Rather than regarding this dilemma as validating Lansdale, hawks in the military got Lansdale removed from his post.
Kennedy’s successor, Lyndon Johnson shared the views of the Joint Chiefs of Staff in using the military to defeat the North. Lansdale, once again prophetically warned of the folly of this policy, stating its goal to “kill every last person in the enemy ranks” “humanly impossible,” and also objected to this goal on moral grounds.
Describing himself as a “conservative moderate,” (Lansdale once left an organization because it was a front for the ultra-right John Birch Society), Lansdale won the admiration of his employee Daniel Ellsberg, who later released the Pentagon Papers, a top-secret record of how four administrations had lied to the public about Vietnam, because Ellsberg believed his boss was committed to democracy.

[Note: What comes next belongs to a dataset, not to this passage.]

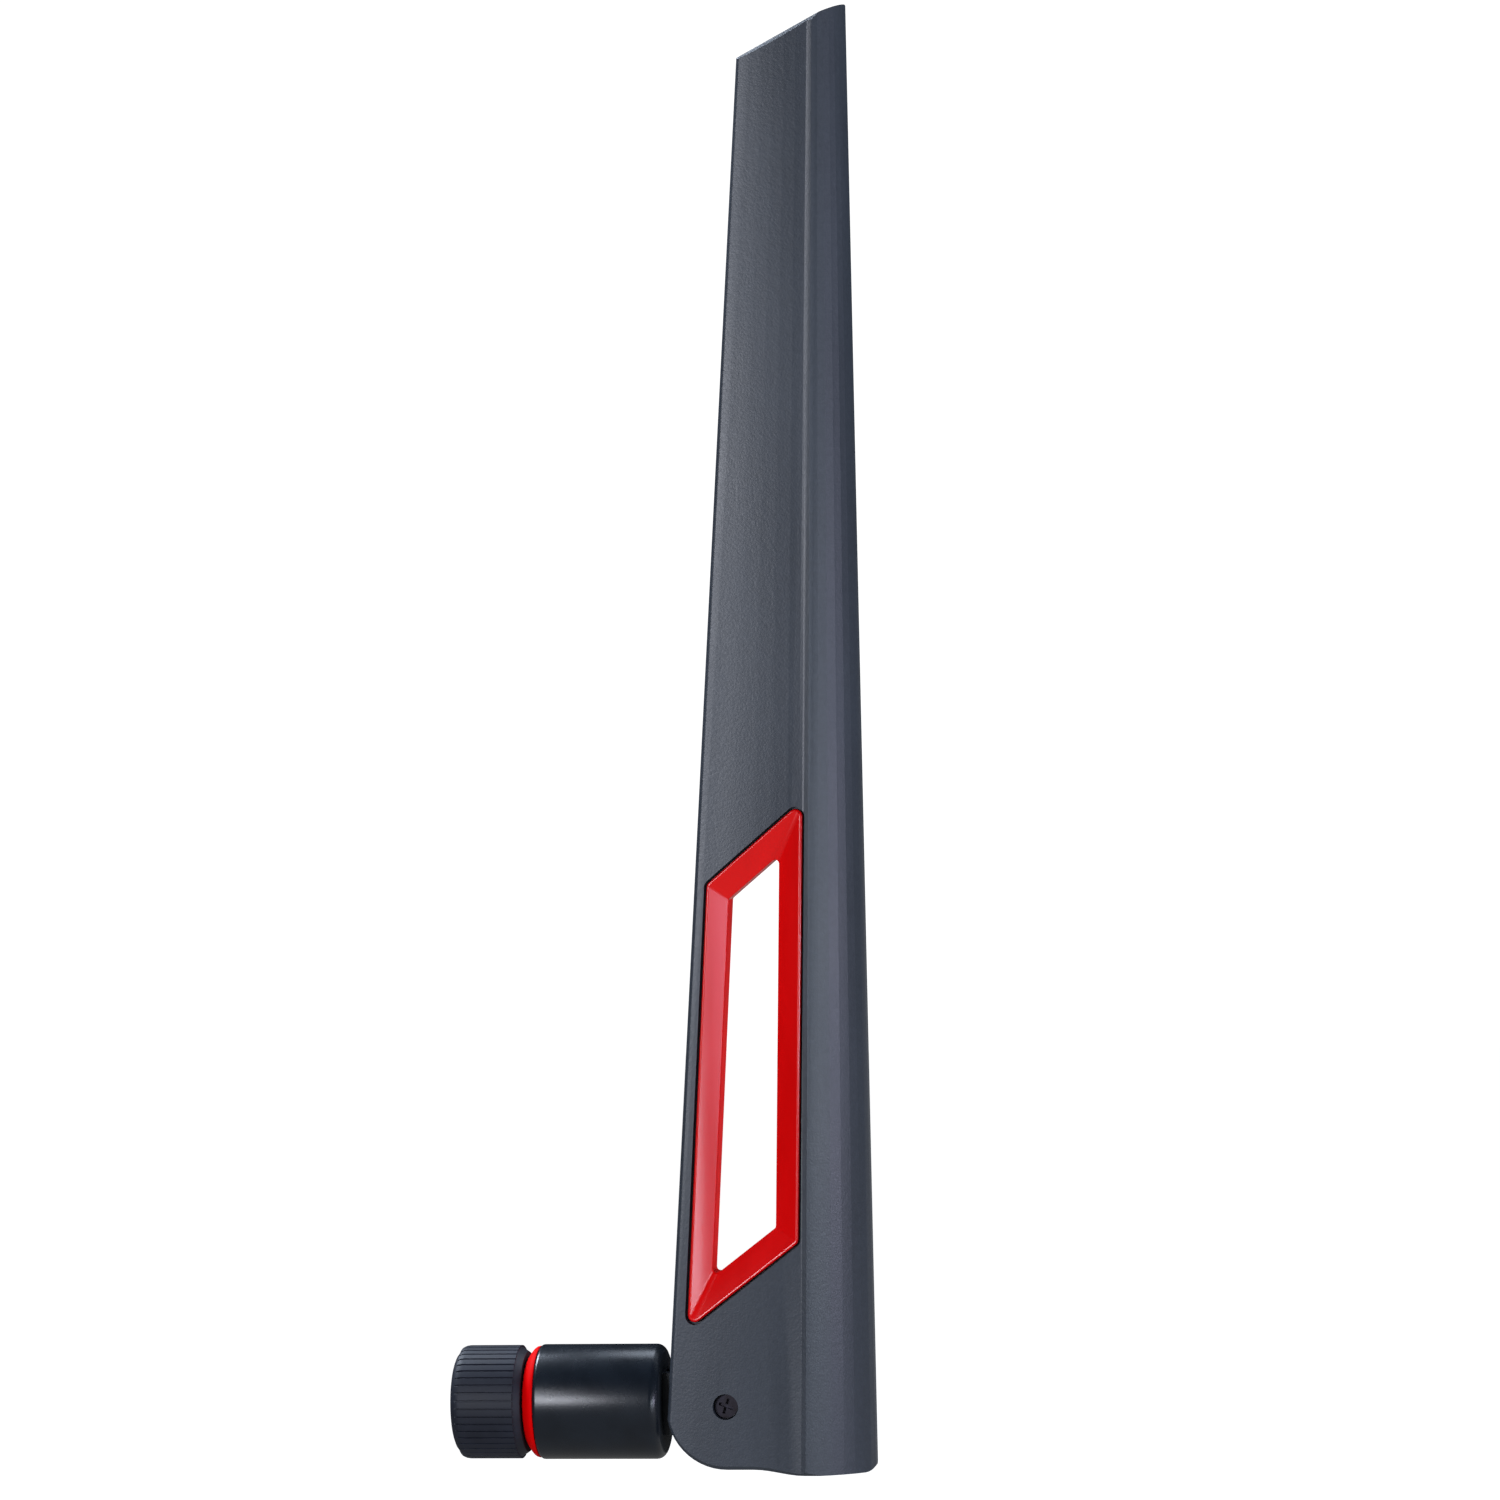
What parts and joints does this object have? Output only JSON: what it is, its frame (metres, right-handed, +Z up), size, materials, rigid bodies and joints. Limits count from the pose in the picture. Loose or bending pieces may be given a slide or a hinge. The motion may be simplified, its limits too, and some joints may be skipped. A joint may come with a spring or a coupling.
{
  "type": "wifi antenna",
  "caption": "Paddle antenna for a wireless router: a tapered blade with a framed window, folding on a swivelling stem with a ribbed coaxial coupling nut.",
  "frame": {"origin": "centre of the coupling nut's threaded mouth, on the connector's axis", "axes": "+X along the stem towards the hinge, +Z up along the blade, -Y towards the front with the hinge screw"},
  "size_m": [0.0549, 0.0148, 0.1887],
  "materials": {
    "nut_plastic": "satin moulded plastic, bluish black",
    "stem_plastic": "satin moulded plastic, bluish black",
    "blade_plastic": "finely textured matte plastic, dark grey",
    "red_gloss": "glossy moulded plastic, red",
    "brass": "turned brass, gold plated",
    "gold_contact": "gold plated contact",
    "spring_steel": "spring steel",
    "screw_steel": "blackened steel",
    "crimp_metal": "plated crimp sleeve",
    "white_insulator": "white fluoropolymer",
    "natural_plastic": "natural bearing plastic",
    "black_sleeve": "shrunk sleeve",
    "cable_jacket": "smooth cable jacket",
    "board_laminate": "circuit board laminate",
    "copper": "bare copper",
    "solder": "solder",
    "foam": "soft foam"
  },
  "bodies": {
    "connector": {"connector_body": "brass", "dielectric": "white_insulator", "centre_contact": "gold_contact", "snap_ring": "spring_steel", "crimp_ferrule": "crimp_metal", "heat_shrink": "black_sleeve", "swivel_clip": "spring_steel"},
    "nut": {"nut_grip": "nut_plastic", "coupling_nut": "brass"},
    "stem": {"stem_barrel": "stem_plastic", "swivel_bush": "natural_plastic", "swivel_washer": "spring_steel", "accent_ring": "red_gloss", "coax_cable": "cable_jacket"},
    "blade": {"front_shell": "blade_plastic", "rear_shell": "blade_plastic", "front_bezel": "red_gloss", "rear_bezel": "red_gloss", "friction_washer_front": "natural_plastic", "friction_washer_rear": "natural_plastic", "pivot_screw": "screw_steel", "antenna_board": "board_laminate", "board_copper": "copper", "feed_solder": "solder", "foam_pad_front": "foam", "foam_pad_rear": "foam"}
  },
  "joints": [
    {"name": "nut_spin", "type": "hinge", "parent": "connector", "child": "nut", "pos_m": [0, 0, 0], "axis": [1, 0, 0], "continuous": true},
    {"name": "swivel", "type": "hinge", "parent": "connector", "child": "stem", "pos_m": [0.018, 0, 0], "axis": [1, 0, 0], "range_deg": [-180, 180]},
    {"name": "tilt", "type": "hinge", "parent": "stem", "child": "blade", "pos_m": [0.03561, 0, 0], "axis": [0, 1, 0], "range_deg": [0, 90], "deforming": ["coax_cable"]}
  ]
}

Lansdale, once again in vain, begged the administration to put the xenophobic Vietnamese in charge of U.S. economic policies toward the South, based on Johnson’s Great Society. But Lansdale regarded Johnson as too xenophobic himself toward the Vietnamese to do that. There was also LBJ’s notorious ego involved in refusing to allow the Vietnamese to head his welfare policies because he wanted credit for the programs’ success.
In 1968, Lansdale “radical” ideas were again validated with the Tet Offensive. As with many in the media and even among architects of the Cold War containment strategies from the late 40s, Lansdale regarded the Tet Offensive as signaling the death knell of the American commitment in Vietnam: “we lost the war at the Tet offensive,” he told a friend.

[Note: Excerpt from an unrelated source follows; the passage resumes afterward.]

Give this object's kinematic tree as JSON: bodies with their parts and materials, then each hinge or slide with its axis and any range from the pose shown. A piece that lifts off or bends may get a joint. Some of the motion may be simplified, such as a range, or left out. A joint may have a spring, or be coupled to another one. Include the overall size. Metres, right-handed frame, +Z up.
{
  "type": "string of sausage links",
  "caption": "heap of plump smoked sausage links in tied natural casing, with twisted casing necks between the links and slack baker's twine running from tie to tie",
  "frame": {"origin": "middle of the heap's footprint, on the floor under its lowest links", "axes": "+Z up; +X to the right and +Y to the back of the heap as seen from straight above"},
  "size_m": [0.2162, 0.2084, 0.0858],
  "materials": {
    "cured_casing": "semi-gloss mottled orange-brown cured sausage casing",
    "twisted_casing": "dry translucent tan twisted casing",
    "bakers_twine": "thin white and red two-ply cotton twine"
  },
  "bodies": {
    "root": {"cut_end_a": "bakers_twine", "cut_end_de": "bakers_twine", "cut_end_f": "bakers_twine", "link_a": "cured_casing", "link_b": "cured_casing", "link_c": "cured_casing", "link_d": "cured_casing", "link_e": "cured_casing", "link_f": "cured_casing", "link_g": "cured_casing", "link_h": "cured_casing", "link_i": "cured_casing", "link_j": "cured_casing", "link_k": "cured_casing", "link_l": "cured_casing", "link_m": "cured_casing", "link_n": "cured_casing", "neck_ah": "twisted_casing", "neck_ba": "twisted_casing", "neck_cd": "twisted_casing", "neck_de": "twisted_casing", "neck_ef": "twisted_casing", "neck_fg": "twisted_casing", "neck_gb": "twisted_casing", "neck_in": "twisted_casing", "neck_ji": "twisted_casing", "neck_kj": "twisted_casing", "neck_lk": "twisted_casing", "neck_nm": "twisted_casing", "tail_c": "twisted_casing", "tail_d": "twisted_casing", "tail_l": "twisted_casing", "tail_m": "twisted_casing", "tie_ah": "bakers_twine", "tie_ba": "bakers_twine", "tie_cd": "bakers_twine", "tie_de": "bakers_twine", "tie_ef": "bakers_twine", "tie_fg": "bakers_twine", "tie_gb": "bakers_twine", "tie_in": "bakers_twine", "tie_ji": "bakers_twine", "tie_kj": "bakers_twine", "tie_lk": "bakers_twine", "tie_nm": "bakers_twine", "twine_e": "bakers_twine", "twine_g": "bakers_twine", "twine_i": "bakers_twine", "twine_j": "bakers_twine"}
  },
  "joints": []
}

Now, according to Lansdale, the U.S. military no longer knew who among the Vietnamese were allies or enemies. Thus began the indiscriminate bombing, whose civilian casualties numbered in the thousands.
Finally throwing up his hands, Lansdale, no longer believing that the Johnson administration “can win the hearts and minds of minds” of the South Vietnamese people, resigned in 1968.
And this is Stone’s “hawkish” plotter.